[YOUR GOAL] Nothing should be output except the lines from the one containing "swivel_collar();" through the one containing "before = set(bpy.data.objects)", both ends included, each repeated exactly.

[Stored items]

____________________

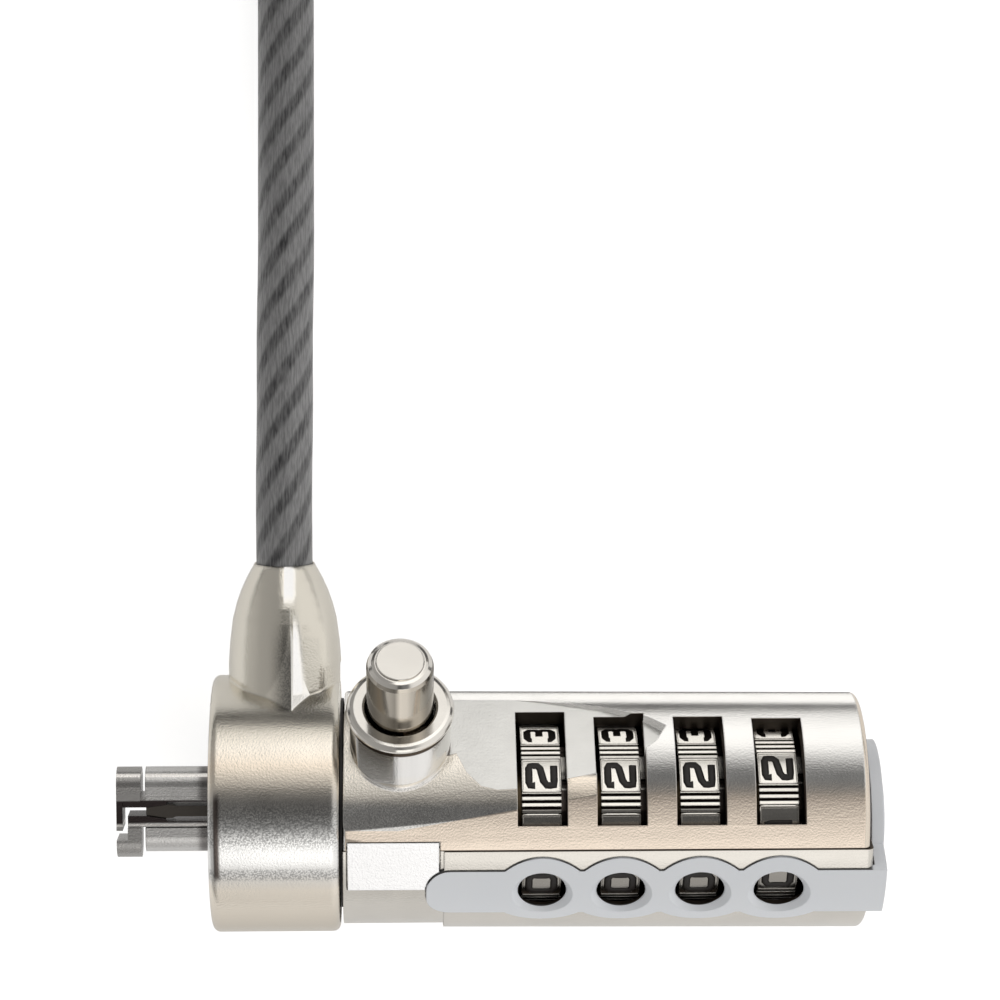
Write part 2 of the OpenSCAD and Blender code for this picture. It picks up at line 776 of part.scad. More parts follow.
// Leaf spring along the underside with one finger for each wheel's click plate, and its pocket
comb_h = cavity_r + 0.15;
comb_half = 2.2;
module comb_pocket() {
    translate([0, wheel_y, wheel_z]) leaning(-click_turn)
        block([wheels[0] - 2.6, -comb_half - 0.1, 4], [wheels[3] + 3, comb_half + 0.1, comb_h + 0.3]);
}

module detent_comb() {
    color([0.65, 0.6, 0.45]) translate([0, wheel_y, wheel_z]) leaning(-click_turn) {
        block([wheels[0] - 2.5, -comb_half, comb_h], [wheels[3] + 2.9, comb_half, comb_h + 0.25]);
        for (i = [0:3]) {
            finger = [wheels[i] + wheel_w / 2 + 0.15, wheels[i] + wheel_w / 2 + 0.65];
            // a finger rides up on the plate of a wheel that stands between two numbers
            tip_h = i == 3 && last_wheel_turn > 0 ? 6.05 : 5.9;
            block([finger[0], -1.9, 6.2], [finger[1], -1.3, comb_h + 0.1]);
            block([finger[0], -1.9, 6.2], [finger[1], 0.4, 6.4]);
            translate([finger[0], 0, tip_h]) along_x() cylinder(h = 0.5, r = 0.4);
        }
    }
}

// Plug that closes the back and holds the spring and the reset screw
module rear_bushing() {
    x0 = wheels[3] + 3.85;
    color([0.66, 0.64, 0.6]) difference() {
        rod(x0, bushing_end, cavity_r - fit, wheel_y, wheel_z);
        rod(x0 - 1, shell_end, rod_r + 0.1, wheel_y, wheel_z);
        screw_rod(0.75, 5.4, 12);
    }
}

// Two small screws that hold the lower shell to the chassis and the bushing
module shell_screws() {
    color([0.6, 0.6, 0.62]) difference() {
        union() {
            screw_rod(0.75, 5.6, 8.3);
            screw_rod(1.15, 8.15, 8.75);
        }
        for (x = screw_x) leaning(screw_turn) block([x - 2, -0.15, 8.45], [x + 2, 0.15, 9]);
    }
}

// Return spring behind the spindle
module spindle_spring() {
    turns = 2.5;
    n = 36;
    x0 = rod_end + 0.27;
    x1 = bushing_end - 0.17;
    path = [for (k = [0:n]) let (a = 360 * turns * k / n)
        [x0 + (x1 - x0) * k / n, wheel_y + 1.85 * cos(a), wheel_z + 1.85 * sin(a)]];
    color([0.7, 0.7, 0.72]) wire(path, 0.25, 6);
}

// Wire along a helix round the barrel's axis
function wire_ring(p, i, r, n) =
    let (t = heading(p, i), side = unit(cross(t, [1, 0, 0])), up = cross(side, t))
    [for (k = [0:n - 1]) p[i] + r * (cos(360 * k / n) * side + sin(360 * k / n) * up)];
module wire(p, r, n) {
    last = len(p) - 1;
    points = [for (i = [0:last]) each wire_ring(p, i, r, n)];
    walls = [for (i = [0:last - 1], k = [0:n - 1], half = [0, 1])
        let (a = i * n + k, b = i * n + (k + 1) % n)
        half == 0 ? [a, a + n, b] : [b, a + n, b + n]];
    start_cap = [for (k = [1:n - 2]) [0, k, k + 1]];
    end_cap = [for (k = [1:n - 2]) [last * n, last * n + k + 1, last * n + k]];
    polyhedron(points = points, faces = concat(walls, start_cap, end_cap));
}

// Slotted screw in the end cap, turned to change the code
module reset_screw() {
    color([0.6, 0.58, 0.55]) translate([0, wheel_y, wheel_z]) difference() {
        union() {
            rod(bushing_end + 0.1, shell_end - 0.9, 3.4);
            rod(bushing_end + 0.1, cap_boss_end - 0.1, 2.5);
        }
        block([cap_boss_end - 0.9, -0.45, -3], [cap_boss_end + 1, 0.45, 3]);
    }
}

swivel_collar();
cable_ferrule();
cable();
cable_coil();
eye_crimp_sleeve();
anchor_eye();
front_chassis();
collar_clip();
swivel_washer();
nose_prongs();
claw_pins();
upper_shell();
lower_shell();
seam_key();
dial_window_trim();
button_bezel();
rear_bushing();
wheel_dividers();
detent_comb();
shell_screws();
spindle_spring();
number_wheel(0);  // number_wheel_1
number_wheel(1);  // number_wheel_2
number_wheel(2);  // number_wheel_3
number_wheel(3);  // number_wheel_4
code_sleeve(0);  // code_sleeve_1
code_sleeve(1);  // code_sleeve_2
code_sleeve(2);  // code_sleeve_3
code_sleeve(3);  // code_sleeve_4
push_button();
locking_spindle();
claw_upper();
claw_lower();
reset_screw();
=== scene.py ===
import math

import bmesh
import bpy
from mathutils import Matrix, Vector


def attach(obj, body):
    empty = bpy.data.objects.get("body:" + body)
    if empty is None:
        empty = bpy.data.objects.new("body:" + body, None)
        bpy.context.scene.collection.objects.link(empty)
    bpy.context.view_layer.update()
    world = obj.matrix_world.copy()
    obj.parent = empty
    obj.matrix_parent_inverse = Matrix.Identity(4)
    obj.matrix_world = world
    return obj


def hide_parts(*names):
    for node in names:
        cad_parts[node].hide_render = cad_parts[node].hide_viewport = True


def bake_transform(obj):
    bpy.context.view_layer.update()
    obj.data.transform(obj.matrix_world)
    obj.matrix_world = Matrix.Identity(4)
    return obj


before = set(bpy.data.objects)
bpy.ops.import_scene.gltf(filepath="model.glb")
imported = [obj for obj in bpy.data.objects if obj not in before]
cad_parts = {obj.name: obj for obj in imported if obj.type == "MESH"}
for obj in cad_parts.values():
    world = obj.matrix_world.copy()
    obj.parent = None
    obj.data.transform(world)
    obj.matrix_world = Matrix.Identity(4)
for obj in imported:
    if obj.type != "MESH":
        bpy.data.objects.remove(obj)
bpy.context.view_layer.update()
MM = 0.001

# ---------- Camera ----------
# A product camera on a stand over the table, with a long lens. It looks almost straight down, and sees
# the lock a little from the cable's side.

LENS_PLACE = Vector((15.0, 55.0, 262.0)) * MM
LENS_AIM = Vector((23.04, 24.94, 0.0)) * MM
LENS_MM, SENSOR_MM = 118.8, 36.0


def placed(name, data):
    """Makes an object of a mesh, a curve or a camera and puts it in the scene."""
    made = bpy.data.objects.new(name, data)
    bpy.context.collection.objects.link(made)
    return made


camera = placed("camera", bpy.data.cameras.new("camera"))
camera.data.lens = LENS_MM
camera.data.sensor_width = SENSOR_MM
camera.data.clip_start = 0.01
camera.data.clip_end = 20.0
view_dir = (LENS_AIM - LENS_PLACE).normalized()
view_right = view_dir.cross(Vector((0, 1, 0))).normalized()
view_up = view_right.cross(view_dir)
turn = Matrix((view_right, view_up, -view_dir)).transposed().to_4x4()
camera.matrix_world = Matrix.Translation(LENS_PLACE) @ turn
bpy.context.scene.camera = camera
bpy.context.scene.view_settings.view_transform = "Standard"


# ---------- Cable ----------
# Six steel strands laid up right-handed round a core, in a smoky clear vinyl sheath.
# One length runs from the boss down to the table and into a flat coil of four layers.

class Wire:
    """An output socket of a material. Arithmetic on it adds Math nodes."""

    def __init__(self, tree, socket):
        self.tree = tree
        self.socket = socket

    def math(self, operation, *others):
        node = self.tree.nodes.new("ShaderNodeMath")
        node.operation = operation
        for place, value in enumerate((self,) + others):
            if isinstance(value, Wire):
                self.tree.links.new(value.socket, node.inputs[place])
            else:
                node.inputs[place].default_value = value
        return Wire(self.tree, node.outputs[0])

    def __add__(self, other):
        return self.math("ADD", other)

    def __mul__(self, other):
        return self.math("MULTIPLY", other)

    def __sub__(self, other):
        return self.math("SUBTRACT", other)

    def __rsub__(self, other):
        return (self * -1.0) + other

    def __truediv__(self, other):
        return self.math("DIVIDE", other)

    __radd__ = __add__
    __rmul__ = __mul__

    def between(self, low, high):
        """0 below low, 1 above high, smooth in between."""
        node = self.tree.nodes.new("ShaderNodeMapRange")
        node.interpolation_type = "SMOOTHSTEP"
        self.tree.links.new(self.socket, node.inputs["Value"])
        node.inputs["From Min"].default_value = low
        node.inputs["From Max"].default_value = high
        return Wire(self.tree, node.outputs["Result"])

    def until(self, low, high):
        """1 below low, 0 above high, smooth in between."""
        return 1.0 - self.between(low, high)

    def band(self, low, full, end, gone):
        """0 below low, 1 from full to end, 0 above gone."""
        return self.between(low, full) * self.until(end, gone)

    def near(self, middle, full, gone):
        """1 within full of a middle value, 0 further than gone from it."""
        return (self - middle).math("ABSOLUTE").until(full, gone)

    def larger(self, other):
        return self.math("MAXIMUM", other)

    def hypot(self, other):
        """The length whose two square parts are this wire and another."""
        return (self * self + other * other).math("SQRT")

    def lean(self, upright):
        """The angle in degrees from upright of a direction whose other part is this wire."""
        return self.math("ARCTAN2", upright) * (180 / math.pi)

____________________

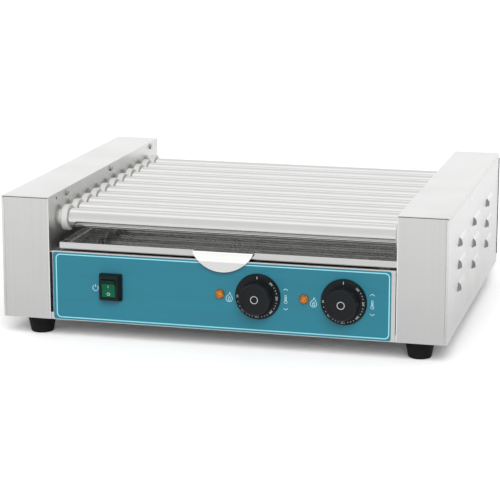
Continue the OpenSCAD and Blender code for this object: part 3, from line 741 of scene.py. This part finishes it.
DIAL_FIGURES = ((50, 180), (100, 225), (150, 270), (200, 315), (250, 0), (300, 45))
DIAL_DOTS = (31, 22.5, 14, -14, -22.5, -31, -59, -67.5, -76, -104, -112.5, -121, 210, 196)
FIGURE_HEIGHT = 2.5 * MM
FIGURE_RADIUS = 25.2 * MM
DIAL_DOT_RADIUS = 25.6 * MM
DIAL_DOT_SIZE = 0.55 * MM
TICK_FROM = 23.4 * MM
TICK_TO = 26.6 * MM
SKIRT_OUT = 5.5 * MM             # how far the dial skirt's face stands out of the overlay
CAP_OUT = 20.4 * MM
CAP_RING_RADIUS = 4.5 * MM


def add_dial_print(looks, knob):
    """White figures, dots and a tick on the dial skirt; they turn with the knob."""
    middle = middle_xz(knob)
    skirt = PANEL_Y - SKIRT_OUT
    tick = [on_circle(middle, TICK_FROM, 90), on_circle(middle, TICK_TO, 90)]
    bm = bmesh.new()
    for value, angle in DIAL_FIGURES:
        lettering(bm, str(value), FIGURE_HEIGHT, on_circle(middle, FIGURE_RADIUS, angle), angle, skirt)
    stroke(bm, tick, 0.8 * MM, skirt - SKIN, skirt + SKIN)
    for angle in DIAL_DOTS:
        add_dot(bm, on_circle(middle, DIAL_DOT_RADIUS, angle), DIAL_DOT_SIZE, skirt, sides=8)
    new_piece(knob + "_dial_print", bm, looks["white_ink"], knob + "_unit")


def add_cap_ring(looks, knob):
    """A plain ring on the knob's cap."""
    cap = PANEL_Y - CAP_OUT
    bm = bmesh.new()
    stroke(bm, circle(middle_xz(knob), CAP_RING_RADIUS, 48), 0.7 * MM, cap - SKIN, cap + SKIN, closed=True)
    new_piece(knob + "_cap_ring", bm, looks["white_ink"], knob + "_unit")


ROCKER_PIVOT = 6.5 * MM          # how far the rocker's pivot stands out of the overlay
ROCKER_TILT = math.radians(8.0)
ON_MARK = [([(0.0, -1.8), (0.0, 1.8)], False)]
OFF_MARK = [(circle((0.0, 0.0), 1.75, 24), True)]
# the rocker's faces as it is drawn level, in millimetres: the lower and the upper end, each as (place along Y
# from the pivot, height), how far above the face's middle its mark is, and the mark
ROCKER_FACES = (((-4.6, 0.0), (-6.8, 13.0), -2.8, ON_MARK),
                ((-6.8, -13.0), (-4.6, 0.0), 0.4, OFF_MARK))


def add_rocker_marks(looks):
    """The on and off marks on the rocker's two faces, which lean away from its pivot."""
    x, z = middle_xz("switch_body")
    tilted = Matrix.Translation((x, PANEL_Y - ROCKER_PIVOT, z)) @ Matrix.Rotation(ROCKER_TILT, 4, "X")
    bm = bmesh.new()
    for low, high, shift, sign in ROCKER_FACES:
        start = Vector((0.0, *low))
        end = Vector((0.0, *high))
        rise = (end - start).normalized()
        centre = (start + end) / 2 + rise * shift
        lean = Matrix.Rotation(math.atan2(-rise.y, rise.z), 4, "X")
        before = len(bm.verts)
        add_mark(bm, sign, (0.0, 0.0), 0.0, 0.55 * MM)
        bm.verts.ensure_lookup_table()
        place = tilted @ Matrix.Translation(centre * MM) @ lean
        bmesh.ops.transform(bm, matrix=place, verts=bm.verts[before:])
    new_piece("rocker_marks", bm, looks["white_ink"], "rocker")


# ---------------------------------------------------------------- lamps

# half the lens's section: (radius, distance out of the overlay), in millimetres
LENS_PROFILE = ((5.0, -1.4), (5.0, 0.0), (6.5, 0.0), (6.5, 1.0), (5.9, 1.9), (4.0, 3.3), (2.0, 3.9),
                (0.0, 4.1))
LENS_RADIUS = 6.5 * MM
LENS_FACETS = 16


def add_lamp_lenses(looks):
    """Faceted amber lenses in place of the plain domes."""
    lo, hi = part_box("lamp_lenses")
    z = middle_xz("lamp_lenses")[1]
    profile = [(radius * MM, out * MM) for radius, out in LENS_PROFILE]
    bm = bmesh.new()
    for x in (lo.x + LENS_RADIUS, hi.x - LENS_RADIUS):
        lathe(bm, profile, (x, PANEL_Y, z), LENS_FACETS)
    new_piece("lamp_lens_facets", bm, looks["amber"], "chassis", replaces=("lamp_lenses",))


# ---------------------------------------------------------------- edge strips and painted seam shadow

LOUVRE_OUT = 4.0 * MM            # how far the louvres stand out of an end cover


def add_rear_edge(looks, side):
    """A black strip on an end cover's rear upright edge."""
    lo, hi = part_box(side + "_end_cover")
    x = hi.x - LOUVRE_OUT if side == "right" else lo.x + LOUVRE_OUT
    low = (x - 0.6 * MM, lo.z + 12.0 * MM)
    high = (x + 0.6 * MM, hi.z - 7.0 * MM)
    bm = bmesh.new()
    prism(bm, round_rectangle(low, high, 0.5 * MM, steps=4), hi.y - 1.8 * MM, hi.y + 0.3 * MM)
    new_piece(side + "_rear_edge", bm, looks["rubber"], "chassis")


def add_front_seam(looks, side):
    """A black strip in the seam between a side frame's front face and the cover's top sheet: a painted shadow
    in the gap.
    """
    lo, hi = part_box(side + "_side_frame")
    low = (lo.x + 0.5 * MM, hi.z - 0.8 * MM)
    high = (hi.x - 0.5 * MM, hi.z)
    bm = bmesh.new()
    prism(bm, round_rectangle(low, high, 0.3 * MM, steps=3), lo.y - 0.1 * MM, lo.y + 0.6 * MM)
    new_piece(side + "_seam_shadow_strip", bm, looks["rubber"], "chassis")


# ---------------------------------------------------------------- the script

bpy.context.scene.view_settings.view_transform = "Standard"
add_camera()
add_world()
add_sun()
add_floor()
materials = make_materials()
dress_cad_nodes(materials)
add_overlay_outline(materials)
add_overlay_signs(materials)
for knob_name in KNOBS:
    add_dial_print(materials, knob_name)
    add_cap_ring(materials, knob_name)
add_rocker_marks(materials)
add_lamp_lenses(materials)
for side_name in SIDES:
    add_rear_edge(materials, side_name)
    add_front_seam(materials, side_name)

____________________

[EXERCISE OUTPUT]
swivel_collar();
cable_ferrule();
cable();
cable_coil();
eye_crimp_sleeve();
anchor_eye();
front_chassis();
collar_clip();
swivel_washer();
nose_prongs();
claw_pins();
upper_shell();
lower_shell();
seam_key();
dial_window_trim();
button_bezel();
rear_bushing();
wheel_dividers();
detent_comb();
shell_screws();
spindle_spring();
number_wheel(0);  // number_wheel_1
number_wheel(1);  // number_wheel_2
number_wheel(2);  // number_wheel_3
number_wheel(3);  // number_wheel_4
code_sleeve(0);  // code_sleeve_1
code_sleeve(1);  // code_sleeve_2
code_sleeve(2);  // code_sleeve_3
code_sleeve(3);  // code_sleeve_4
push_button();
locking_spindle();
claw_upper();
claw_lower();
reset_screw();
=== scene.py ===
import math

import bmesh
import bpy
from mathutils import Matrix, Vector


def attach(obj, body):
    empty = bpy.data.objects.get("body:" + body)
    if empty is None:
        empty = bpy.data.objects.new("body:" + body, None)
        bpy.context.scene.collection.objects.link(empty)
    bpy.context.view_layer.update()
    world = obj.matrix_world.copy()
    obj.parent = empty
    obj.matrix_parent_inverse = Matrix.Identity(4)
    obj.matrix_world = world
    return obj


def hide_parts(*names):
    for node in names:
        cad_parts[node].hide_render = cad_parts[node].hide_viewport = True


def bake_transform(obj):
    bpy.context.view_layer.update()
    obj.data.transform(obj.matrix_world)
    obj.matrix_world = Matrix.Identity(4)
    return obj


before = set(bpy.data.objects)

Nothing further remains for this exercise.